Wednesday 14 July 2010

Grow-my-own changing the way I cook

I cook every meal. I like big portions, but I have little time and patience, so what I usually do is to cook a quick, big pasta, or pizza or main course and veg (recently I have also started cooking more than I need for the meal, so that I can take it to the office and eat healthily in the process). Hassle-free.

However, given the size of my plot (and apart from soft fruits and some gluts) most other produce I get in moderate quantities, a bit at a time, which requires me to change the way I cook.
  1. Produce is fresh and needs to be eaten or processed quicker, because it goes off and because tomorrow there will be something else fresh ready to eat;
  2. I throw away much less, and make do of more, because I have much less and because of all the work that goes into it!
  3. My native stock of recipes does not necessarily cover the amount and types of veg/herbs that are available to me.
In this situation, which is surely better for the environment, my finances and surely my health, more creativity is required.
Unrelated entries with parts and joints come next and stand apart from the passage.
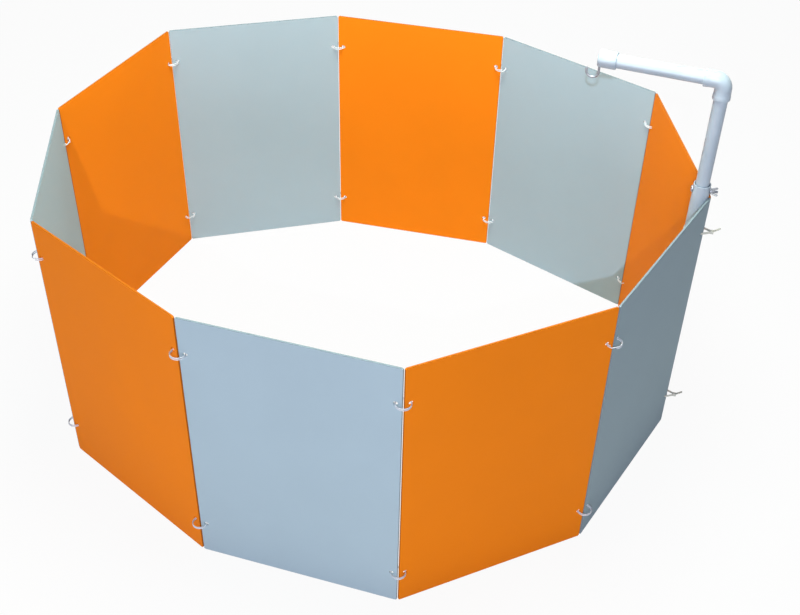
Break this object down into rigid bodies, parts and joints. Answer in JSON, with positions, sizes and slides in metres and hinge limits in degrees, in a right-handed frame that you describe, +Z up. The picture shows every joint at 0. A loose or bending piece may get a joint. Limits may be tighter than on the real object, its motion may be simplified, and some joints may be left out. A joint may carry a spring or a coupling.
{
  "type": "chick brooder",
  "caption": "Folding corral of orange and grey plastic panels for brooding chicks, with a telescoping lamp stand and hook at its closing corner.",
  "frame": {"origin": "middle of the footprint, on the floor", "axes": "+Z up, +X across the corral towards the lamp stand's side"},
  "size_m": [1.3896, 1.2896, 0.8778],
  "materials": {
    "orange_sheet": "satin",
    "grey_sheet": "satin",
    "white_nylon": "satin",
    "white_pvc": "gloss",
    "zinc_steel": "satin"
  },
  "bodies": {
    "sheet_01": {"panel_01": "grey_sheet", "closure_tie_lower": "white_nylon", "closure_tie_upper": "white_nylon", "stand_outer_tube": "white_pvc", "clamp_bolt": "zinc_steel", "clamp_washer": "zinc_steel"},
    "sheet_02": {"panel_02": "orange_sheet", "hinge_ring_1_lower": "white_nylon", "hinge_ring_1_upper": "white_nylon"},
    "sheet_03": {"panel_03": "grey_sheet", "hinge_ring_2_lower": "white_nylon", "hinge_ring_2_upper": "white_nylon"},
    "sheet_04": {"panel_04": "orange_sheet", "hinge_ring_3_lower": "white_nylon", "hinge_ring_3_upper": "white_nylon"},
    "sheet_05": {"panel_05": "grey_sheet", "hinge_ring_4_lower": "white_nylon", "hinge_ring_4_upper": "white_nylon", "hinge_ring_5_lower": "white_nylon", "hinge_ring_5_upper": "white_nylon"},
    "sheet_06": {"panel_06": "orange_sheet", "hinge_ring_6_lower": "white_nylon", "hinge_ring_6_upper": "white_nylon"},
    "sheet_07": {"panel_07": "grey_sheet", "hinge_ring_7_lower": "white_nylon", "hinge_ring_7_upper": "white_nylon"},
    "sheet_08": {"panel_08": "orange_sheet", "hinge_ring_8_lower": "white_nylon", "hinge_ring_8_upper": "white_nylon"},
    "sheet_09": {"panel_09": "grey_sheet", "hinge_ring_9_lower": "white_nylon", "hinge_ring_9_upper": "white_nylon"},
    "sheet_10": {"panel_10": "orange_sheet"},
    "inner_post": {"stand_inner_pipe": "white_pvc"},
    "lamp_arm": {"stand_elbow": "white_pvc", "stand_arm": "white_pvc", "stand_end_cap": "white_pvc", "lamp_hook": "zinc_steel"},
    "wing_nut": {"clamp_wing_nut": "zinc_steel"}
  },
  "joints": [
    {"name": "fold_5", "type": "hinge", "parent": "sheet_05", "child": "sheet_06", "pos_m": [-0.68132, 0.15551, 0], "axis": [0, 0, 1], "range_deg": [0, 203], "deforming": ["closure_tie_lower", "closure_tie_upper"]},
    {"name": "fold_6", "type": "hinge", "parent": "sheet_06", "child": "sheet_07", "pos_m": [-0.50429, 0.52357, 0], "axis": [0, 0, 1], "range_deg": [-122, 0]},
    {"name": "fold_7", "type": "hinge", "parent": "sheet_07", "child": "sheet_08", "pos_m": [-0.10994, 0.62947, 0], "axis": [0, 0, 1], "range_deg": [0, 199]},
    {"name": "fold_8", "type": "hinge", "parent": "sheet_08", "child": "sheet_09", "pos_m": [0.28864, 0.53839, 0], "axis": [0, 0, 1], "range_deg": [-146.5, 0]},
    {"name": "fold_9", "type": "hinge", "parent": "sheet_09", "child": "sheet_10", "pos_m": [0.61647, 0.29339, 0], "axis": [0, 0, 1], "range_deg": [0, 217.5]},
    {"name": "fold_4", "type": "hinge", "parent": "sheet_05", "child": "sheet_04", "pos_m": [-0.63077, -0.24993, 0], "axis": [0, 0, 1], "range_deg": [0, 129]},
    {"name": "fold_3", "type": "hinge", "parent": "sheet_04", "child": "sheet_03", "pos_m": [-0.32396, -0.51956, 0], "axis": [0, 0, 1], "range_deg": [-196, 0]},
    {"name": "fold_2", "type": "hinge", "parent": "sheet_03", "child": "sheet_02", "pos_m": [0.06945, -0.62947, 0], "axis": [0, 0, 1], "range_deg": [0, 130]},
    {"name": "fold_1", "type": "hinge", "parent": "sheet_02", "child": "sheet_01", "pos_m": [0.44133, -0.46008, 0], "axis": [0, 0, 1], "range_deg": [-204, 0]},
    {"name": "post_height", "type": "slide", "parent": "sheet_01", "child": "inner_post", "axis": [0, 0, 1], "range_m": [0, 0.18]},
    {"name": "arm_swing", "type": "hinge", "parent": "inner_post", "child": "lamp_arm", "pos_m": [0.64047, -0.10944, 0.8611], "axis": [0, 0, 1], "range_deg": [-60, 60]},
    {"name": "wing_nut_turn", "type": "hinge", "parent": "sheet_01", "child": "wing_nut", "pos_m": [0.64047, -0.10944, 0.6232], "axis": [0.974, -0.2265, 0], "continuous": true}
  ],
  "couplings": [
    {"joint": "fold_6", "follows": "fold_5", "ratio": -0.60098},
    {"joint": "fold_7", "follows": "fold_5", "ratio": 0.98029},
    {"joint": "fold_8", "follows": "fold_5", "ratio": -0.72167},
    {"joint": "fold_9", "follows": "fold_5", "ratio": 1.0714},
    {"joint": "fold_4", "follows": "fold_5", "ratio": 0.63546},
    {"joint": "fold_3", "follows": "fold_5", "ratio": -0.96551},
    {"joint": "fold_2", "follows": "fold_5", "ratio": 0.64039},
    {"joint": "fold_1", "follows": "fold_5", "ratio": -1.0049}
  ]
}
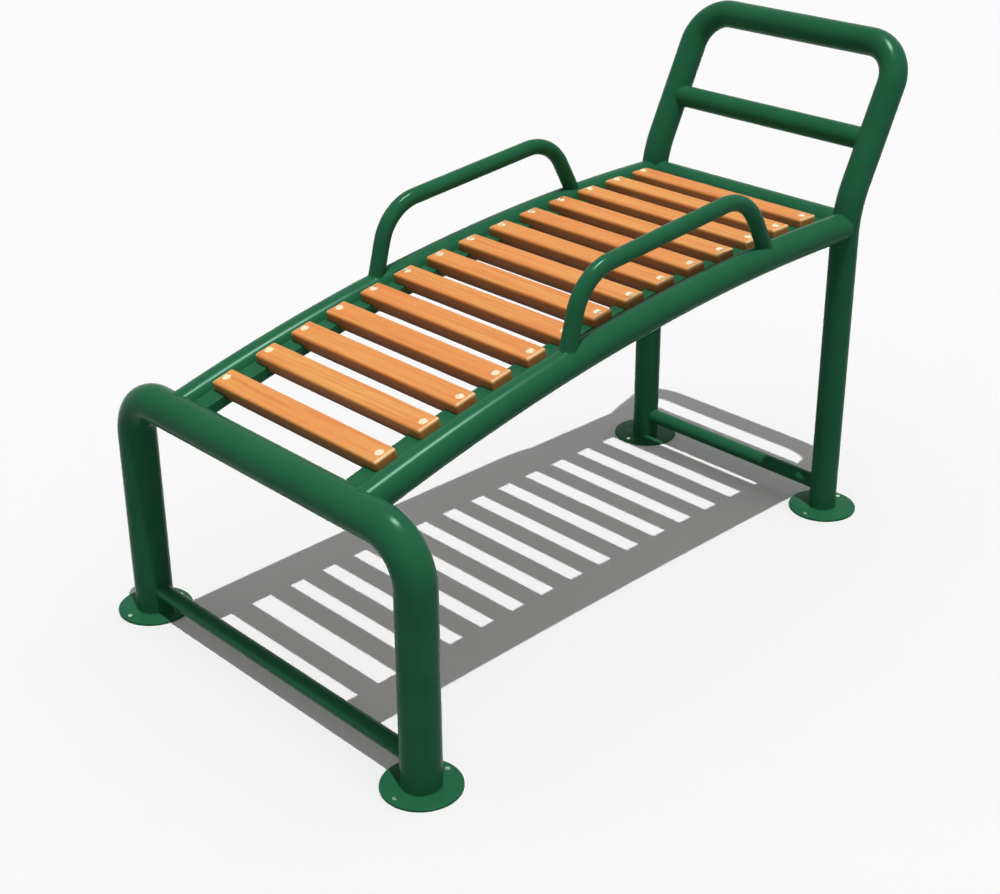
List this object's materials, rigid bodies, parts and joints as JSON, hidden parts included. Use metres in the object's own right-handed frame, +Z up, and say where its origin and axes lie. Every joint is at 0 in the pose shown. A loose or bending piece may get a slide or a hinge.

Last night, for example, I found myself with a punnet of tree spinach (Chenopodium giganteum), a single courgette Summer Ball, five or so courgette flowers, a handful of Thai basil (which smells of aniseed) and a bunch of sage. My main course was supposed to be sole (not that filling). How to use up so little and ill assorted veg?

I kept the sage (in a vase with water) for focaccia tonight, but worked out a set of quick recipes for the rest.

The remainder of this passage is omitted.